> Exercise directions: Repeat the data verbatim.

> Data shown:
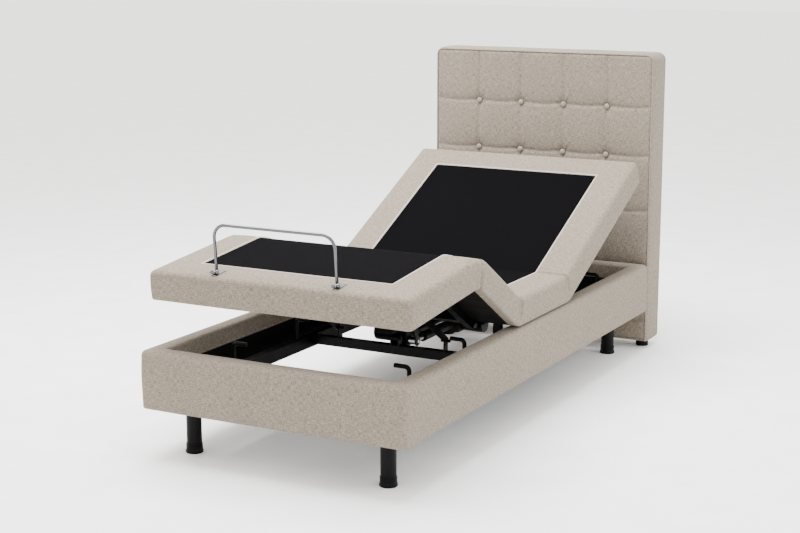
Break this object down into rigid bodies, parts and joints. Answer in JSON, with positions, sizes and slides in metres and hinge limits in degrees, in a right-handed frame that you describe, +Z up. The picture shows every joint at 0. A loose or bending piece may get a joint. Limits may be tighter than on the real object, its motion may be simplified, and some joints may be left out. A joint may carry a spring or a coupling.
{
  "type": "adjustable bed base",
  "caption": "Upholstered single bed base with tufted headboard; powered back, thigh and lower-leg sections lift a padded slatless platform, with a chrome mattress bar.",
  "frame": {"origin": "on the floor under the middle of the whole bed's box, headboard included", "axes": "+X across the bed to the right seen from the foot, +Y from the foot to the headboard, +Z up"},
  "size_m": [0.918, 2.146, 1.143],
  "materials": {
    "upholstery": "beige melange woven upholstery over foam, matt",
    "black_cloth": "black brushed non-slip cloth, matt",
    "lining": "black dust-cover cloth, matt",
    "timber": "planed softwood, raw",
    "plywood": "birch plywood, stained black",
    "black_steel": "black powder coat, fine texture",
    "zinc_steel": "bright zinc plate",
    "black_plastic": "moulded black plastic, light grain",
    "lead_sheath": "black cable sheath",
    "chrome": "polished chrome plate"
  },
  "bodies": {
    "base": {"foot_rail": "timber", "head_rail": "timber", "left_rail": "timber", "right_rail": "timber", "foot_rail_pad": "upholstery", "head_rail_pad": "upholstery", "left_rail_pad": "upholstery", "right_rail_pad": "upholstery", "corner_blocks": "timber", "frame_bolts": "zinc_steel", "leg_1": "black_steel", "leg_2": "black_steel", "leg_3": "black_steel", "leg_4": "black_steel", "foot_cap_1": "black_plastic", "foot_cap_2": "black_plastic", "foot_cap_3": "black_plastic", "foot_cap_4": "black_plastic", "headboard_frame": "timber", "headboard_board": "plywood", "headboard_pad": "upholstery", "headboard_border": "upholstery", "headboard_back": "lining", "headboard_glides": "black_plastic", "tuft_buttons": "upholstery", "left_beam": "black_steel", "right_beam": "black_steel", "front_crossbeam": "black_steel", "rear_crossbeam": "black_steel", "rest_hooks": "black_steel", "seat_frame": "black_steel", "seat_board": "plywood", "seat_pad": "upholstery", "seat_cloth": "black_cloth", "back_hinge_pins": "zinc_steel", "thigh_hinge_pins": "zinc_steel", "control_box": "black_plastic", "motor_leads": "lead_sheath"},
    "thigh": {"thigh_frame": "black_steel", "thigh_board": "plywood", "thigh_pad": "upholstery", "thigh_cloth": "black_cloth", "knee_hinge_pins": "zinc_steel"},
    "lower_leg": {"leg_frame": "black_steel", "leg_board": "plywood", "leg_pad": "upholstery", "leg_cloth": "black_cloth", "mattress_bar": "chrome"},
    "back": {"back_frame": "black_steel", "back_board": "plywood", "back_pad": "upholstery", "back_cloth": "black_cloth"},
    "back_motor": {"back_motor": "black_plastic"},
    "back_rod": {"back_rod": "zinc_steel"},
    "thigh_motor": {"thigh_motor": "black_plastic"},
    "thigh_rod": {"thigh_rod": "zinc_steel"},
    "knee_link_left": {"knee_link_left": "black_steel"},
    "knee_link_right": {"knee_link_right": "black_steel"},
    "bar_knob_left": {"bar_knob_left": "chrome"},
    "bar_knob_right": {"bar_knob_right": "chrome"}
  },
  "joints": [
    {"name": "back_tilt", "type": "hinge", "parent": "base", "child": "back", "pos_m": [0, 0.156, 0.3335], "axis": [1, 0, 0], "range_deg": [-25.5, 34.5]},
    {"name": "thigh_lift", "type": "hinge", "parent": "base", "child": "thigh", "pos_m": [0, -0.277, 0.3335], "axis": [-1, 0, 0], "range_deg": [-32, 8]},
    {"name": "knee_bend", "type": "hinge", "parent": "thigh", "child": "lower_leg", "pos_m": [0, -0.57297, 0.51844], "axis": [1, 0, 0], "range_deg": [-37.5, 9.5]},
    {"name": "back_motor_tilt", "type": "hinge", "parent": "base", "child": "back_motor", "pos_m": [0.015, -0.296, 0.262], "axis": [1, 0, 0], "range_deg": [-0.58, 0.56]},
    {"name": "back_rod_slide", "type": "slide", "parent": "back_motor", "child": "back_rod", "axis": [0, 0.9999, 0.015], "range_m": [-0.0305, 0.0409]},
    {"name": "thigh_motor_tilt", "type": "hinge", "parent": "base", "child": "thigh_motor", "pos_m": [0.078, 0.111, 0.262], "axis": [1, 0, 0], "range_deg": [-0.51, 0.53]},
    {"name": "thigh_rod_slide", "type": "slide", "parent": "thigh_motor", "child": "thigh_rod", "axis": [0, -1, -0.0046], "range_m": [-0.0425, 0.0114]},
    {"name": "knee_link_left_swing", "type": "hinge", "parent": "base", "child": "knee_link_left", "pos_m": [-0.2, -0.296, 0.275], "axis": [-1, 0, 0], "range_deg": [-33, 8.5]},
    {"name": "knee_link_right_swing", "type": "hinge", "parent": "base", "child": "knee_link_right", "pos_m": [0.2, -0.296, 0.275], "axis": [-1, 0, 0], "range_deg": [-33, 8.5]},
    {"name": "bar_knob_left_turn", "type": "hinge", "parent": "lower_leg", "child": "bar_knob_left", "pos_m": [-0.222, -1.00219, 0.58603], "axis": [0, -0.0937, 0.9956], "continuous": true},
    {"name": "bar_knob_right_turn", "type": "hinge", "parent": "lower_leg", "child": "bar_knob_right", "pos_m": [0.198, -1.00219, 0.58603], "axis": [0, -0.0937, 0.9956], "continuous": true}
  ],
  "couplings": [
    {"joint": "knee_bend", "follows": "thigh_lift", "ratio": 1.168},
    {"joint": "back_motor_tilt", "follows": "back_tilt", "ratio": -0.002176},
    {"joint": "back_rod_slide", "follows": "back_tilt", "m_per_rad": 0.066276},
    {"joint": "thigh_motor_tilt", "follows": "thigh_lift", "ratio": -0.000926},
    {"joint": "thigh_rod_slide", "follows": "thigh_lift", "m_per_rad": 0.074256},
    {"joint": "knee_link_left_swing", "follows": "thigh_lift", "ratio": 1.0111},
    {"joint": "knee_link_right_swing", "follows": "thigh_lift", "ratio": 1.0111}
  ]
}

> Full response:
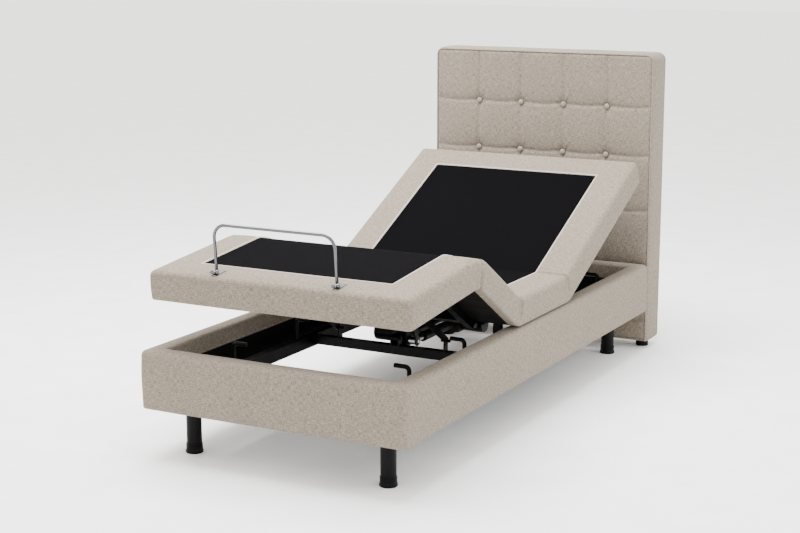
Break this object down into rigid bodies, parts and joints. Answer in JSON, with positions, sizes and slides in metres and hinge limits in degrees, in a right-handed frame that you describe, +Z up. The picture shows every joint at 0. A loose or bending piece may get a joint. Limits may be tighter than on the real object, its motion may be simplified, and some joints may be left out. A joint may carry a spring or a coupling.
{
  "type": "adjustable bed base",
  "caption": "Upholstered single bed base with tufted headboard; powered back, thigh and lower-leg sections lift a padded slatless platform, with a chrome mattress bar.",
  "frame": {"origin": "on the floor under the middle of the whole bed's box, headboard included", "axes": "+X across the bed to the right seen from the foot, +Y from the foot to the headboard, +Z up"},
  "size_m": [0.918, 2.146, 1.143],
  "materials": {
    "upholstery": "beige melange woven upholstery over foam, matt",
    "black_cloth": "black brushed non-slip cloth, matt",
    "lining": "black dust-cover cloth, matt",
    "timber": "planed softwood, raw",
    "plywood": "birch plywood, stained black",
    "black_steel": "black powder coat, fine texture",
    "zinc_steel": "bright zinc plate",
    "black_plastic": "moulded black plastic, light grain",
    "lead_sheath": "black cable sheath",
    "chrome": "polished chrome plate"
  },
  "bodies": {
    "base": {"foot_rail": "timber", "head_rail": "timber", "left_rail": "timber", "right_rail": "timber", "foot_rail_pad": "upholstery", "head_rail_pad": "upholstery", "left_rail_pad": "upholstery", "right_rail_pad": "upholstery", "corner_blocks": "timber", "frame_bolts": "zinc_steel", "leg_1": "black_steel", "leg_2": "black_steel", "leg_3": "black_steel", "leg_4": "black_steel", "foot_cap_1": "black_plastic", "foot_cap_2": "black_plastic", "foot_cap_3": "black_plastic", "foot_cap_4": "black_plastic", "headboard_frame": "timber", "headboard_board": "plywood", "headboard_pad": "upholstery", "headboard_border": "upholstery", "headboard_back": "lining", "headboard_glides": "black_plastic", "tuft_buttons": "upholstery", "left_beam": "black_steel", "right_beam": "black_steel", "front_crossbeam": "black_steel", "rear_crossbeam": "black_steel", "rest_hooks": "black_steel", "seat_frame": "black_steel", "seat_board": "plywood", "seat_pad": "upholstery", "seat_cloth": "black_cloth", "back_hinge_pins": "zinc_steel", "thigh_hinge_pins": "zinc_steel", "control_box": "black_plastic", "motor_leads": "lead_sheath"},
    "thigh": {"thigh_frame": "black_steel", "thigh_board": "plywood", "thigh_pad": "upholstery", "thigh_cloth": "black_cloth", "knee_hinge_pins": "zinc_steel"},
    "lower_leg": {"leg_frame": "black_steel", "leg_board": "plywood", "leg_pad": "upholstery", "leg_cloth": "black_cloth", "mattress_bar": "chrome"},
    "back": {"back_frame": "black_steel", "back_board": "plywood", "back_pad": "upholstery", "back_cloth": "black_cloth"},
    "back_motor": {"back_motor": "black_plastic"},
    "back_rod": {"back_rod": "zinc_steel"},
    "thigh_motor": {"thigh_motor": "black_plastic"},
    "thigh_rod": {"thigh_rod": "zinc_steel"},
    "knee_link_left": {"knee_link_left": "black_steel"},
    "knee_link_right": {"knee_link_right": "black_steel"},
    "bar_knob_left": {"bar_knob_left": "chrome"},
    "bar_knob_right": {"bar_knob_right": "chrome"}
  },
  "joints": [
    {"name": "back_tilt", "type": "hinge", "parent": "base", "child": "back", "pos_m": [0, 0.156, 0.3335], "axis": [1, 0, 0], "range_deg": [-25.5, 34.5]},
    {"name": "thigh_lift", "type": "hinge", "parent": "base", "child": "thigh", "pos_m": [0, -0.277, 0.3335], "axis": [-1, 0, 0], "range_deg": [-32, 8]},
    {"name": "knee_bend", "type": "hinge", "parent": "thigh", "child": "lower_leg", "pos_m": [0, -0.57297, 0.51844], "axis": [1, 0, 0], "range_deg": [-37.5, 9.5]},
    {"name": "back_motor_tilt", "type": "hinge", "parent": "base", "child": "back_motor", "pos_m": [0.015, -0.296, 0.262], "axis": [1, 0, 0], "range_deg": [-0.58, 0.56]},
    {"name": "back_rod_slide", "type": "slide", "parent": "back_motor", "child": "back_rod", "axis": [0, 0.9999, 0.015], "range_m": [-0.0305, 0.0409]},
    {"name": "thigh_motor_tilt", "type": "hinge", "parent": "base", "child": "thigh_motor", "pos_m": [0.078, 0.111, 0.262], "axis": [1, 0, 0], "range_deg": [-0.51, 0.53]},
    {"name": "thigh_rod_slide", "type": "slide", "parent": "thigh_motor", "child": "thigh_rod", "axis": [0, -1, -0.0046], "range_m": [-0.0425, 0.0114]},
    {"name": "knee_link_left_swing", "type": "hinge", "parent": "base", "child": "knee_link_left", "pos_m": [-0.2, -0.296, 0.275], "axis": [-1, 0, 0], "range_deg": [-33, 8.5]},
    {"name": "knee_link_right_swing", "type": "hinge", "parent": "base", "child": "knee_link_right", "pos_m": [0.2, -0.296, 0.275], "axis": [-1, 0, 0], "range_deg": [-33, 8.5]},
    {"name": "bar_knob_left_turn", "type": "hinge", "parent": "lower_leg", "child": "bar_knob_left", "pos_m": [-0.222, -1.00219, 0.58603], "axis": [0, -0.0937, 0.9956], "continuous": true},
    {"name": "bar_knob_right_turn", "type": "hinge", "parent": "lower_leg", "child": "bar_knob_right", "pos_m": [0.198, -1.00219, 0.58603], "axis": [0, -0.0937, 0.9956], "continuous": true}
  ],
  "couplings": [
    {"joint": "knee_bend", "follows": "thigh_lift", "ratio": 1.168},
    {"joint": "back_motor_tilt", "follows": "back_tilt", "ratio": -0.002176},
    {"joint": "back_rod_slide", "follows": "back_tilt", "m_per_rad": 0.066276},
    {"joint": "thigh_motor_tilt", "follows": "thigh_lift", "ratio": -0.000926},
    {"joint": "thigh_rod_slide", "follows": "thigh_lift", "m_per_rad": 0.074256},
    {"joint": "knee_link_left_swing", "follows": "thigh_lift", "ratio": 1.0111},
    {"joint": "knee_link_right_swing", "follows": "thigh_lift", "ratio": 1.0111}
  ]
}